As we look to verse 10, we are shown that God’s love is greater because it is a Structural Love. Most of the time, we think we can handle our lives just fine on our own. We just don’t realize our need for structure until the unthinkable happens. Our world system strives to impose its own structure on our lives. Many will advocate more laws to prevent the unthinkable, but all the laws we have written couldn’t keep the events at Columbine from happening. So many of our laws were broken by these two boys. Man’s law apparently meant nothing to them. They were raised by the “Me” generation. The generation of no laws, no structure, no prayer and no commandments. They were influenced by the generation that has allowed parents to murder their own unborn children. Why are we surprised when children kill other children? They were shaped by the generation that took the commands of God off the walls of our schools and took prayer out of the classroom. Why are we surprised that they had no regard for the law or for the lives of others?
God offers us the structure of his love. If we will keep his commands, we will be at home in his love! Jesus lived a life of obedience to his Father’s commands, and so can we through his power. In verse 5, Jesus says, “… apart from Me you can do nothing.” I do not suggest that we do this in our own strength — that is impossible — but in Christ we can abide in his love. Abiding in him and living in obedience to him will give us all the structure we need to experience his great love, even in tragedy.
When love is structured by God, it frees us from the confines of the false, fake and flawed love of this world. The result of this freedom is a Joyful Love. In verse 11, we see that Jesus wants us to have his joy, so that our joy may be full! You may be asking, “How can you speak of joy at a time like this?” I would say to you, “How can I not?” James [in the New Testament] tells us to: “Consider it all joy, my brethren, when you encounter various trials, knowing that the testing or your faith produces endurance. And let endurance have its perfect result, that you may be perfect and complete, lacking nothing.” Without this joyful love, we cannot endure and we will always come up lacking. Oh friends, we cannot afford to come up lacking in the midst of this horrible situation.

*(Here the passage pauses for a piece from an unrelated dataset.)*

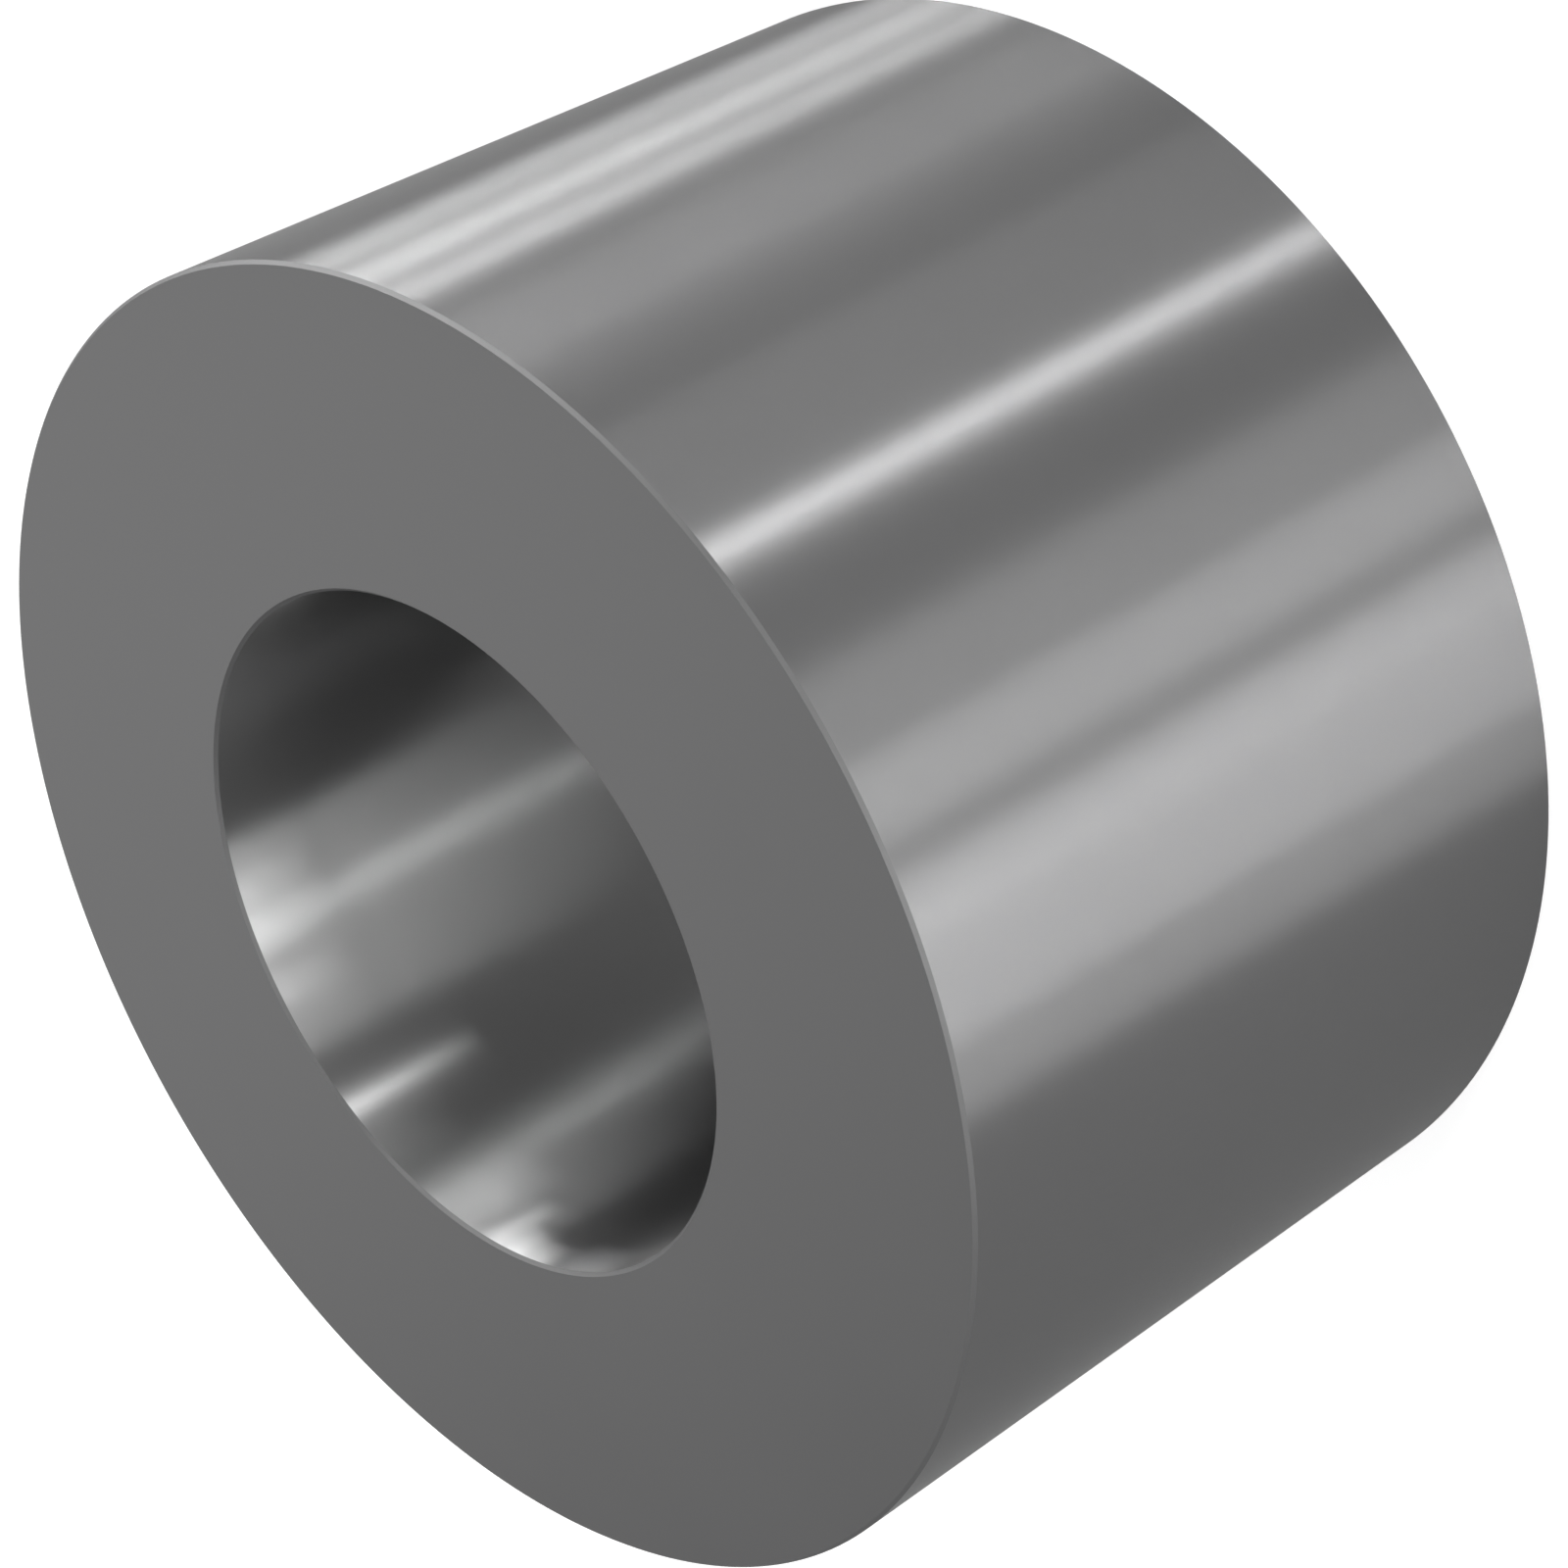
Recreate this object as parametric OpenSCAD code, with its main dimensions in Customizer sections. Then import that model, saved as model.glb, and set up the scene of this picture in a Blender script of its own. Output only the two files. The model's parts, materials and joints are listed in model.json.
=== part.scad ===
// Plain bushing: a thick-walled straight ring with a through bore, turned in one piece.
// It stands on one end face, with the bore along Z and the lower face on Z = 0.

/* [Ring] */
// Outside diameter of the ring
outer_d = 20; // [16:0.5:40]
// Diameter of the through bore
bore_d = 10.5; // [4:0.5:14]
// Length of the ring from end face to end face
ring_l = 12; // [4:0.5:60]

/* [Edges] */
// Width of the fine edge break round the outside of each end face
outer_break = 0.05; // [0.02:0.01:0.3]
// Width of the fine edge break round each mouth of the bore
bore_break = 0.05; // [0.02:0.01:0.3]

/* [Hidden] */
outer_r = outer_d / 2;
bore_r = bore_d / 2;
// Sides used only for the on-screen preview of the round surfaces
preview_sides = 144;

// Half section of the ring, in radius and height, anticlockwise from the lower mouth of the bore
function ring_section() = [
    [bore_r + bore_break, 0],
    [outer_r - outer_break, 0],
    [outer_r, outer_break],
    [outer_r, ring_l - outer_break],
    [outer_r - outer_break, ring_l],
    [bore_r + bore_break, ring_l],
    [bore_r, ring_l - bore_break],
    [bore_r, bore_break]
];

module bushing() {
    color("dimgray")
        rotate_extrude($fn = preview_sides)
            polygon(ring_section());
}

bushing();
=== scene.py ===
"""A plain turned steel bushing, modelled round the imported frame, and the studio that shows it."""

import json
import math

import bmesh
import bpy
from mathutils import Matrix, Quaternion, Vector


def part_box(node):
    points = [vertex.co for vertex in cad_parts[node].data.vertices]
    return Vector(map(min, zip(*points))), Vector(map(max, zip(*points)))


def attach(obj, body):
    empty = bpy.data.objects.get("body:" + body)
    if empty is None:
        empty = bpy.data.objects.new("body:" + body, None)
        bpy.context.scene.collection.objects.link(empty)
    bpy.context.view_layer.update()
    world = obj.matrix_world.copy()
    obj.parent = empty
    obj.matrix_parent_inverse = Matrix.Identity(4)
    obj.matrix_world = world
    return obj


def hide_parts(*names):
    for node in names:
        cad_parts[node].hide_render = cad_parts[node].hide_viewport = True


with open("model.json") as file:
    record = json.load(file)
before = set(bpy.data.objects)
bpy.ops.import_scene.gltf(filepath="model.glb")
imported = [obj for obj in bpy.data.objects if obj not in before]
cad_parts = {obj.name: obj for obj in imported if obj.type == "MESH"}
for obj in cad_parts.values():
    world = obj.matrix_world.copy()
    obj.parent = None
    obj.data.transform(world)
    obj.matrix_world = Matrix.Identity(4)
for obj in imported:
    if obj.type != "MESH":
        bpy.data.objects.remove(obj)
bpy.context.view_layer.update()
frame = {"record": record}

bl_info = {
    "name": "Plain bushing",
    "version": (1, 0, 0),
    "blender": (4, 5, 0),
    "location": "View3D > Sidebar > Bushing",
    "description": "Models a plain turned steel bushing and the studio that shows it",
    "category": "Object",
}

MM = 0.001

# Sizes of the solid bushing, read from the frame
LOW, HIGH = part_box("bushing")
BORE = next(m for m in frame["record"]["mounts"] if m["name"] == "bore")
OUTER_D = HIGH.x - LOW.x
LENGTH = HIGH.z - LOW.z
BORE_D = 2 * BORE["dims"]["r_mm"] * MM
EDGE_BREAK = (LENGTH - BORE["dims"]["length_mm"] * MM) / 2

# Order of the material slots on the ring
OUTER_WALL, END_FACES, BORE_WALL, EDGES = range(4)

# How upright a face's normal is, from 0 on the walls to 1 on the end faces: the least for an end face and
# for a broken edge
END_FACE_UPRIGHT = 0.95
EDGE_UPRIGHT = 0.1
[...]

But, this greater love that is readily available to us is not for us to hoard. Verse 12 speaks of a Communal Love. Jesus commands us to love one another as he has loved us. You may be thinking, “Well, he was speaking to his disciples in that verse; surely you are not suggesting that we are to love these two killers, are you?” No, I don’t have to suggest it. Jesus does that for me in Matthew 5:44 when he tells us not only to love our enemies, but to pray for them as well! These two boys were part of the world God so loved. God hates sin, but loves sinners. I wonder, did anyone ever tell Eric [Harris] and Dylan [Klebold, the two youth accused of killing 13 others at Columbine High School April 20 before taking their own lives,] of God’s love for them? [The Apostle] Paul said in 1 Timothy 1:15 “… that Christ Jesus came into the world to save sinners, of whom I am chief.” If God can save the chief of sinners, there is that possibility for anyone to enter into this communal love. There can be no greater love.

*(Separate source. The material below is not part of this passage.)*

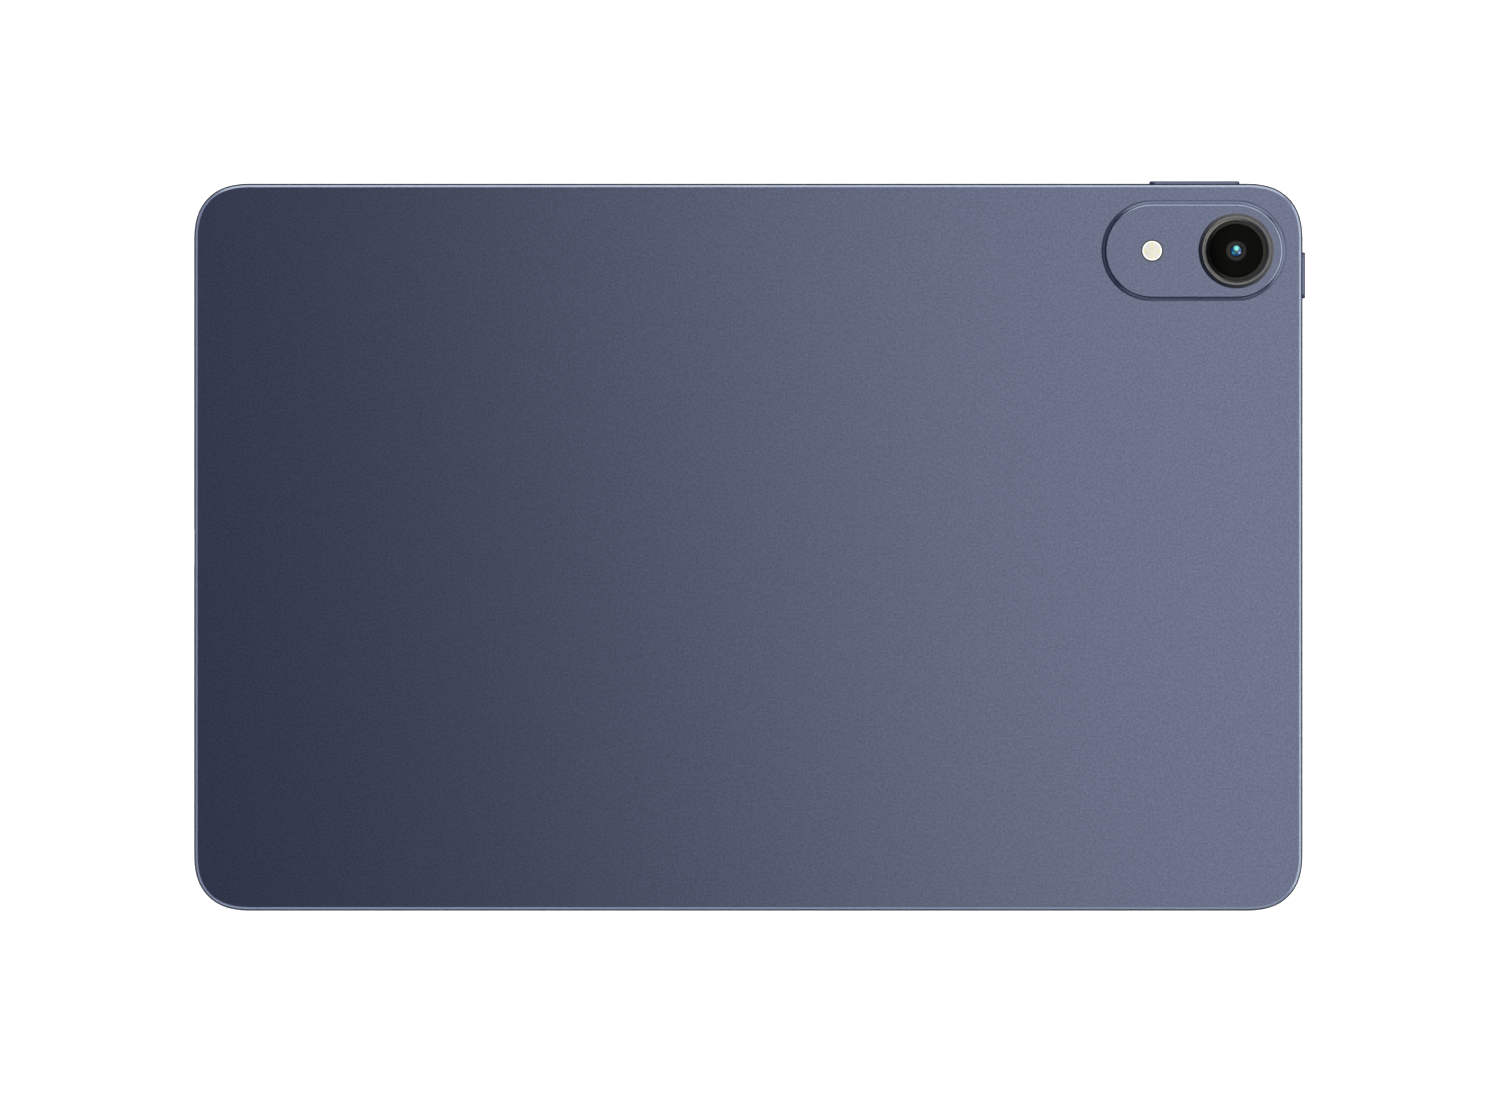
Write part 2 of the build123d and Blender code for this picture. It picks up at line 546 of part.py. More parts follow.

This love is greater because it is a Sacrificial Love. Verses 13-15 reveal the bottom line for greater love — laying down one’s life. God required the greatest sacrifice from his Son in order to pay for our sins. Because of this, Jesus tells his disciples that the greatest love is the kind that will cause us to die for our friends. It should not surprise us that this is the greatest expression of love; it is commonly seen in times of crisis. Just look to the law enforcement officers who responded Tuesday to the calls for help. They were willing to risk their lives to save the lives of our children. Consider any parent of the teens who died that day. They would gladly give their lives in place of their son or daughter. Look to [slain teacher] Dave Sanders, a true example of one who laid down his life for others. This love that God offers is greater because it is a sacrificial love.

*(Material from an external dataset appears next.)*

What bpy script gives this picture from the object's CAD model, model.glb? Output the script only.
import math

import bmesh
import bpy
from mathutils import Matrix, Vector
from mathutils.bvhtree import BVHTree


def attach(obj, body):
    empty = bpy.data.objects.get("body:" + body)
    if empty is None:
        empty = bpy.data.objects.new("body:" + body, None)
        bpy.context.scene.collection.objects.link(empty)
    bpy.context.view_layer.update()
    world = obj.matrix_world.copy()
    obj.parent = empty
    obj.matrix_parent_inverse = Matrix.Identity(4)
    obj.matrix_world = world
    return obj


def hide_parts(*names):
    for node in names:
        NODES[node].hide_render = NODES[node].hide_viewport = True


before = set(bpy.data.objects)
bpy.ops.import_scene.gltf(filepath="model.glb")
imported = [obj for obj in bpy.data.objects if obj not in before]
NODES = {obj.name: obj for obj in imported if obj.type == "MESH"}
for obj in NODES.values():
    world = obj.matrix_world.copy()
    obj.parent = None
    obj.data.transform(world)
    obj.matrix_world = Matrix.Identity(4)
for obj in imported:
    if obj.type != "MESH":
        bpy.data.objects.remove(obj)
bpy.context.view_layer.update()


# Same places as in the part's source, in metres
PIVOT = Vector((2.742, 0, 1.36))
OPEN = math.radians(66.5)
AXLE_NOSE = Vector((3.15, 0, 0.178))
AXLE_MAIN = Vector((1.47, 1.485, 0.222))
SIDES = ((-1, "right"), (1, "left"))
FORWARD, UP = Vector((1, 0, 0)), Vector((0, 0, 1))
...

This love is greater because it is a Fruitful Love. In verse 16, Jesus tells us, for the seventh time in chapter 15, to go and bear fruit. What kind of fruit will come out of this tragic event? The politicians will want more laws. The educators will want safer schools. Parents will want more discipline. The media will want more interviews. There are even those who will want more credit for helping. I guess the question we need to ask is, “What kind of fruit does God want to see borne?”
I believe the Lord is most pleased with all those who are giving testimony of his love in their lives. What stirring examples of fruit bearing we are seeing from survivors and victims alike. The gospel of Jesus Christ is being proclaimed openly, even on network television. People are openly praying, even on the school grounds. The name of Jesus is being lifted up and people are being drawn to him. Remember what Joseph said to his brothers [in the Old Testament] after they found out their provider was also their long lost brother, “You intended to harm me, but God intended it for good to accomplish what is now being done, the saving of many lives.”
Finally, this love is greater because it is a Beneficial Love. Verse 16 reveals again that God wants to bless us by answering our prayers. Let us pray for God’s beneficial love in three areas: 1) In the area of healing: physical, emotional and spiritual. Pray for physical healing for the injured, emotional healing for our children and ourselves and spiritual healing for our community and our nation. 2) In the area of revival: for individuals, schools, churches, cities, states and our nation. It is possible that this terrible tragedy could be the catalyst for a sweeping revival that will change the history of our world. Let us pray that God might fan the flames of revival in our hearts. 3) In the area of having a greater love for those who are not just like us. One of the churches in our area received a call this week from someone who had visited the church some years ago. The person had never returned to the church because they were offended by the presence of a teenage boy with green-dyed hair. Such a youth should not be allowed in the house of God was the stance taken by the caller. I say to you that every person, regardless of age, color or style of dress must be welcome in our churches. Wouldn’t it have been better to have had these two young men sitting in our church learning about the love of God, rather than elsewhere making pipe bombs? Jesus, during his ministry on this earth, reached out to the outcast of society. We as the modern-day church have often failed to follow our Lord’s example.
In order to share this greater love with a hurting world, we must make prayer a consuming passion. We must make the Bible a light to our path once again. And we must possess a boldness in our witness, so that we may see many souls come to Christ. They will come because they see something worthwhile in us; they will see a greater love.